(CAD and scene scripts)
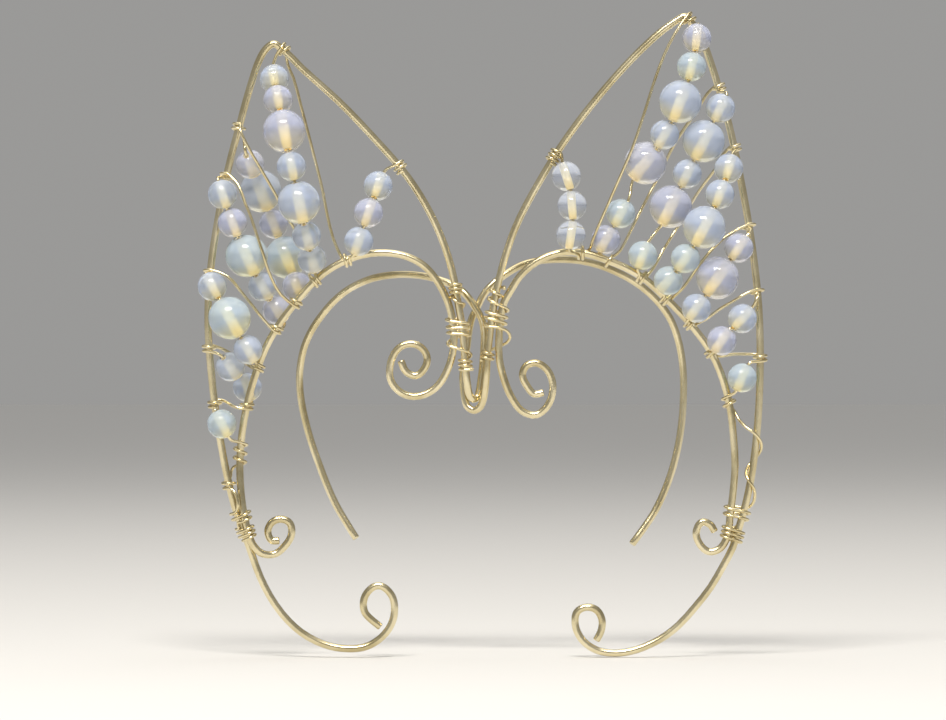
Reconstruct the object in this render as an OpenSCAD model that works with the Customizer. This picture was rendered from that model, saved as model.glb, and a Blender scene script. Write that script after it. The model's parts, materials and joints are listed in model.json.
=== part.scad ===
// A pair of wire-wrapped fairy ear cuffs with glass bead wings, hung crossed over each other.
// X runs to the right across the pair, Y to the back and Z up, in millimetres.
// The origin is where the two ear hooks cross, the point that the pair hangs by.

/* [Wire] */
// Thickness of the two shaping wires of each cuff (18 gauge)
heavy_d = 1.0; // [0.9:0.05:1.05]
// Thickness of the bead wire and of the binding wire (26 gauge)
thin_d = 0.4; // [0.3:0.05:0.4]
// Distance from one turn of a wrap to the next
wrap_pitch = 0.6; // [0.56:0.02:0.66]
// Air between a shaping wire and the thin wire that is wound round it
wrap_gap = 0.12; // [0.1:0.01:0.16]

/* [Beads] */
// Diameter of the small beads
small_d = 4.0; // [3.7:0.05:4.05]
// Diameter of the large beads
large_d = 5.8; // [5.4:0.05:5.85]
// Hole through a small bead
small_bore = 0.8; // [0.8:0.05:1.2]
// Hole through a large bead
large_bore = 1.0; // [0.9:0.05:1.4]
// Air between one bead and the next on its wire
bead_gap = 0.06; // [0.04:0.01:0.12]

/* [Hidden] */
heavy_sides = 10;
thin_sides = 6;
wrap_r = (heavy_d + thin_d) / 2 + wrap_gap;
wire_colour = [0.80, 0.75, 0.60];
bead_colour = [0.74, 0.82, 0.88, 0.75];
tip_pitch = wrap_pitch + 0.1;
pair_r = wrap_r + 0.05;

// ---- Routes of the shaping wires, from the lower end to the centre of the pair ----

// Each route point is [x, z] in the wing's own plane, or [x, z, y] where the wire leaves it.
LEFT_FRAME = [
    [-12.9, -43.2], [-14, -42.3], [-14.9, -41.3], [-15.1, -39.9], [-14.5, -38.5], [-13.2, -37.7],
    [-11.3, -39], [-10.9, -40.6], [-11.3, -42.8], [-12.6, -44.6], [-14.7, -45.9], [-17.3, -46.2],
    [-20.5, -45.6], [-23.5, -44], [-26, -41.6], [-29.1, -36.4], [-30.6, -32.2], [-32.5, -26.9],
    [-34.4, -18.1], [-35.6, -9.5], [-36.1, -1], [-35.7, 5.5], [-34.8, 11.5], [-33.4, 18.5],
    [-31.7, 25], [-30, 31], [-28.9, 33.9], [-28.1, 35], [-27.2, 35.5], [-26.2, 34.9],
    [-23.5, 32.3], [-18.5, 27.8], [-13.5, 22.6], [-9.1, 17.5], [-4.7, 9.7], [-3.2, 5.2],
    [-2.3, 0.4], [-1.75, -2.8], [-1.4, -6.8], [-1.2, -9.4], [-1.05, -10.6, 0.1],
    [-0.85, -11.7, 0.4], [-0.35, -12.45, 0.8], [0.15, -12.4, 1.2], [0.5, -11.6, 1.5],
    [0.7, -10.4, 1.7], [0.9, -9, 1.75], [1.15, -6, 1.8], [1.2, -3.2, 1.8],
    [0.85, -1.6, 1.8], [0.15, -0.3, 1.9], [-0.8, 1.1, 2.1], [-1.7, 2.1, 2.4], [-4, 3.4, 3.4],
    [-6.3, 4.1, 4.6], [-10, 4.5, 7], [-14, 4, 9.4], [-18, 2.1, 11.4], [-21, -0.9, 12.6],
    [-23.4, -5, 13.4], [-24.2, -9.8, 13.8], [-23.4, -15.5, 13.8], [-21.5, -21.5, 13.4],
    [-19.2, -27, 12.6], [-16.4, -31.6, 11.6]
];
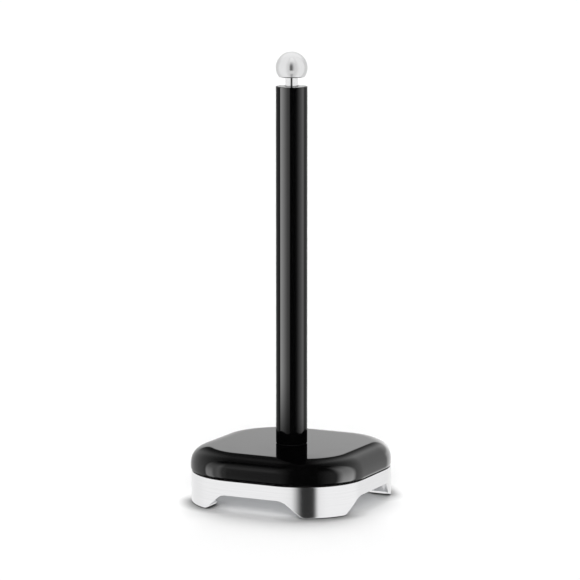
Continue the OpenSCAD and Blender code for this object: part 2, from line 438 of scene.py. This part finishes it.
def sole(turn):
    """The flat sole inside one corner of the ring, with a round pocket for its pad."""
    chord = 92 * MM
    pocket_r = (PAD_HIGH.x - PAD_LOW.x) / 2 + 0.1 * MM
    pad_place = (PAD_HIGH.x + PAD_LOW.x) / 2
    pocket_top, sole_top = PAD_HIGH.z, 3 * MM
    slope = math.tan(ARCH_ANGLE)
    wall_overlap = 0.3 * MM

    def reach(angle, z):
        """Distance from the pad's centre to the sole's edge."""
        direction = Vector((math.cos(angle), math.sin(angle)))
        low_u = FOOT_GAP_HALF - z / slope
        best = 1.0
        if direction.x + direction.y < -1e-6:
            best = min(best, (chord - 2 * pad_place) / (direction.x + direction.y))
        for part in direction:
            if part < -1e-6:
                best = min(best, (low_u - pad_place) / part)
        offset = Vector((pad_place - CORNER, pad_place - CORNER))
        along = offset.dot(direction)
        radius = RING_INNER_R + wall_overlap
        best = min(best, -along + math.sqrt(along ** 2 - offset.length_squared + radius ** 2))
        return best

    def place(angle, distance, z):
        x, y = pad_place + distance * math.cos(angle), pad_place + distance * math.sin(angle)
        return Vector((x * math.cos(turn) - y * math.sin(turn), x * math.sin(turn) + y * math.cos(turn), z))

    def round_ring(radius, z):
        return [place(angle, radius, z) for angle in angles]

    def edge_ring(inset, level, z):
        """A ring on the sole's edge at one level, moved in by the inset and set at the height z."""
        return [place(angle, reach(angle, level) - inset, z) for angle in angles]

    angles = [2 * math.pi * j / SOLE_POINTS for j in range(SOLE_POINTS)]
    edge = 0.25 * MM
    return loft([
        round_ring(0, pocket_top), round_ring(pocket_r, pocket_top),
        round_ring(pocket_r, RING_BOTTOM + edge), round_ring(pocket_r + edge, RING_BOTTOM),
        edge_ring(edge, RING_BOTTOM, RING_BOTTOM), edge_ring(0, RING_BOTTOM, RING_BOTTOM + edge),
        edge_ring(0, sole_top, sole_top - edge), edge_ring(edge, sole_top, sole_top),
        round_ring(0, sole_top),
    ])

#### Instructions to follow
Reproduce the records in full, exactly as written.

#### Task solution
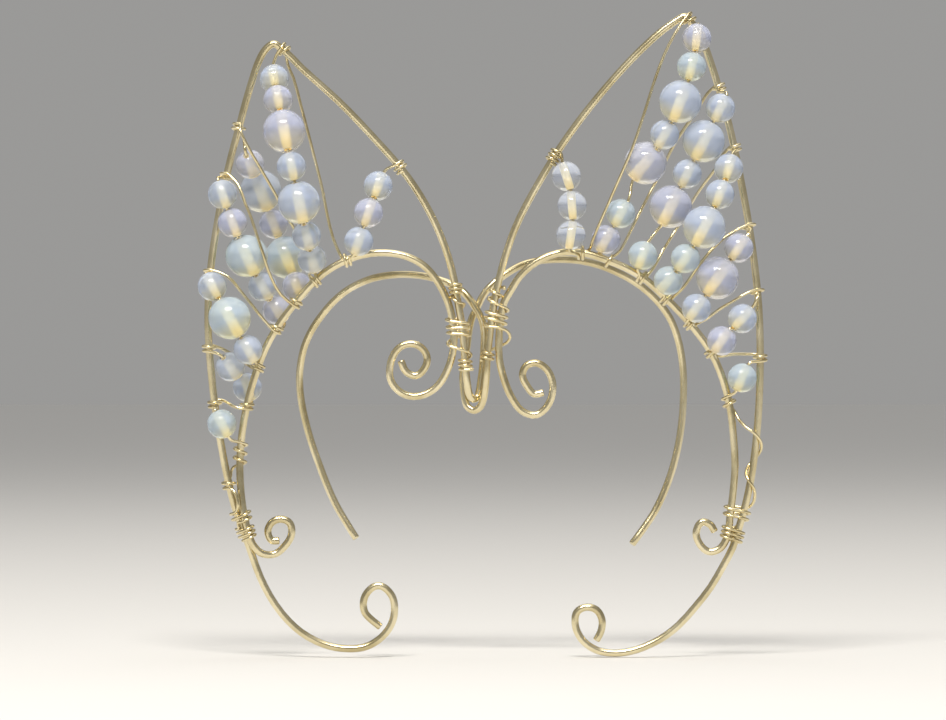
Reconstruct the object in this render as an OpenSCAD model that works with the Customizer. This picture was rendered from that model, saved as model.glb, and a Blender scene script. Write that script after it. The model's parts, materials and joints are listed in model.json.
=== part.scad ===
// A pair of wire-wrapped fairy ear cuffs with glass bead wings, hung crossed over each other.
// X runs to the right across the pair, Y to the back and Z up, in millimetres.
// The origin is where the two ear hooks cross, the point that the pair hangs by.

/* [Wire] */
// Thickness of the two shaping wires of each cuff (18 gauge)
heavy_d = 1.0; // [0.9:0.05:1.05]
// Thickness of the bead wire and of the binding wire (26 gauge)
thin_d = 0.4; // [0.3:0.05:0.4]
// Distance from one turn of a wrap to the next
wrap_pitch = 0.6; // [0.56:0.02:0.66]
// Air between a shaping wire and the thin wire that is wound round it
wrap_gap = 0.12; // [0.1:0.01:0.16]

/* [Beads] */
// Diameter of the small beads
small_d = 4.0; // [3.7:0.05:4.05]
// Diameter of the large beads
large_d = 5.8; // [5.4:0.05:5.85]
// Hole through a small bead
small_bore = 0.8; // [0.8:0.05:1.2]
// Hole through a large bead
large_bore = 1.0; // [0.9:0.05:1.4]
// Air between one bead and the next on its wire
bead_gap = 0.06; // [0.04:0.01:0.12]

/* [Hidden] */
heavy_sides = 10;
thin_sides = 6;
wrap_r = (heavy_d + thin_d) / 2 + wrap_gap;
wire_colour = [0.80, 0.75, 0.60];
bead_colour = [0.74, 0.82, 0.88, 0.75];
tip_pitch = wrap_pitch + 0.1;
pair_r = wrap_r + 0.05;

// ---- Routes of the shaping wires, from the lower end to the centre of the pair ----

// Each route point is [x, z] in the wing's own plane, or [x, z, y] where the wire leaves it.
LEFT_FRAME = [
    [-12.9, -43.2], [-14, -42.3], [-14.9, -41.3], [-15.1, -39.9], [-14.5, -38.5], [-13.2, -37.7],
    [-11.3, -39], [-10.9, -40.6], [-11.3, -42.8], [-12.6, -44.6], [-14.7, -45.9], [-17.3, -46.2],
    [-20.5, -45.6], [-23.5, -44], [-26, -41.6], [-29.1, -36.4], [-30.6, -32.2], [-32.5, -26.9],
    [-34.4, -18.1], [-35.6, -9.5], [-36.1, -1], [-35.7, 5.5], [-34.8, 11.5], [-33.4, 18.5],
    [-31.7, 25], [-30, 31], [-28.9, 33.9], [-28.1, 35], [-27.2, 35.5], [-26.2, 34.9],
    [-23.5, 32.3], [-18.5, 27.8], [-13.5, 22.6], [-9.1, 17.5], [-4.7, 9.7], [-3.2, 5.2],
    [-2.3, 0.4], [-1.75, -2.8], [-1.4, -6.8], [-1.2, -9.4], [-1.05, -10.6, 0.1],
    [-0.85, -11.7, 0.4], [-0.35, -12.45, 0.8], [0.15, -12.4, 1.2], [0.5, -11.6, 1.5],
    [0.7, -10.4, 1.7], [0.9, -9, 1.75], [1.15, -6, 1.8], [1.2, -3.2, 1.8],
    [0.85, -1.6, 1.8], [0.15, -0.3, 1.9], [-0.8, 1.1, 2.1], [-1.7, 2.1, 2.4], [-4, 3.4, 3.4],
    [-6.3, 4.1, 4.6], [-10, 4.5, 7], [-14, 4, 9.4], [-18, 2.1, 11.4], [-21, -0.9, 12.6],
    [-23.4, -5, 13.4], [-24.2, -9.8, 13.8], [-23.4, -15.5, 13.8], [-21.5, -21.5, 13.4],
    [-19.2, -27, 12.6], [-16.4, -31.6, 11.6]
];
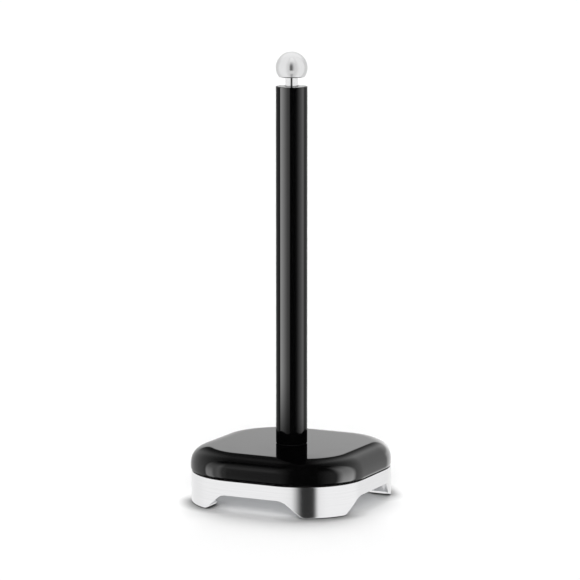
Continue the OpenSCAD and Blender code for this object: part 2, from line 438 of scene.py. This part finishes it.
def sole(turn):
    """The flat sole inside one corner of the ring, with a round pocket for its pad."""
    chord = 92 * MM
    pocket_r = (PAD_HIGH.x - PAD_LOW.x) / 2 + 0.1 * MM
    pad_place = (PAD_HIGH.x + PAD_LOW.x) / 2
    pocket_top, sole_top = PAD_HIGH.z, 3 * MM
    slope = math.tan(ARCH_ANGLE)
    wall_overlap = 0.3 * MM

    def reach(angle, z):
        """Distance from the pad's centre to the sole's edge."""
        direction = Vector((math.cos(angle), math.sin(angle)))
        low_u = FOOT_GAP_HALF - z / slope
        best = 1.0
        if direction.x + direction.y < -1e-6:
            best = min(best, (chord - 2 * pad_place) / (direction.x + direction.y))
        for part in direction:
            if part < -1e-6:
                best = min(best, (low_u - pad_place) / part)
        offset = Vector((pad_place - CORNER, pad_place - CORNER))
        along = offset.dot(direction)
        radius = RING_INNER_R + wall_overlap
        best = min(best, -along + math.sqrt(along ** 2 - offset.length_squared + radius ** 2))
        return best

    def place(angle, distance, z):
        x, y = pad_place + distance * math.cos(angle), pad_place + distance * math.sin(angle)
        return Vector((x * math.cos(turn) - y * math.sin(turn), x * math.sin(turn) + y * math.cos(turn), z))

    def round_ring(radius, z):
        return [place(angle, radius, z) for angle in angles]

    def edge_ring(inset, level, z):
        """A ring on the sole's edge at one level, moved in by the inset and set at the height z."""
        return [place(angle, reach(angle, level) - inset, z) for angle in angles]

    angles = [2 * math.pi * j / SOLE_POINTS for j in range(SOLE_POINTS)]
    edge = 0.25 * MM
    return loft([
        round_ring(0, pocket_top), round_ring(pocket_r, pocket_top),
        round_ring(pocket_r, RING_BOTTOM + edge), round_ring(pocket_r + edge, RING_BOTTOM),
        edge_ring(edge, RING_BOTTOM, RING_BOTTOM), edge_ring(0, RING_BOTTOM, RING_BOTTOM + edge),
        edge_ring(0, sole_top, sole_top - edge), edge_ring(edge, sole_top, sole_top),
        round_ring(0, sole_top),
    ])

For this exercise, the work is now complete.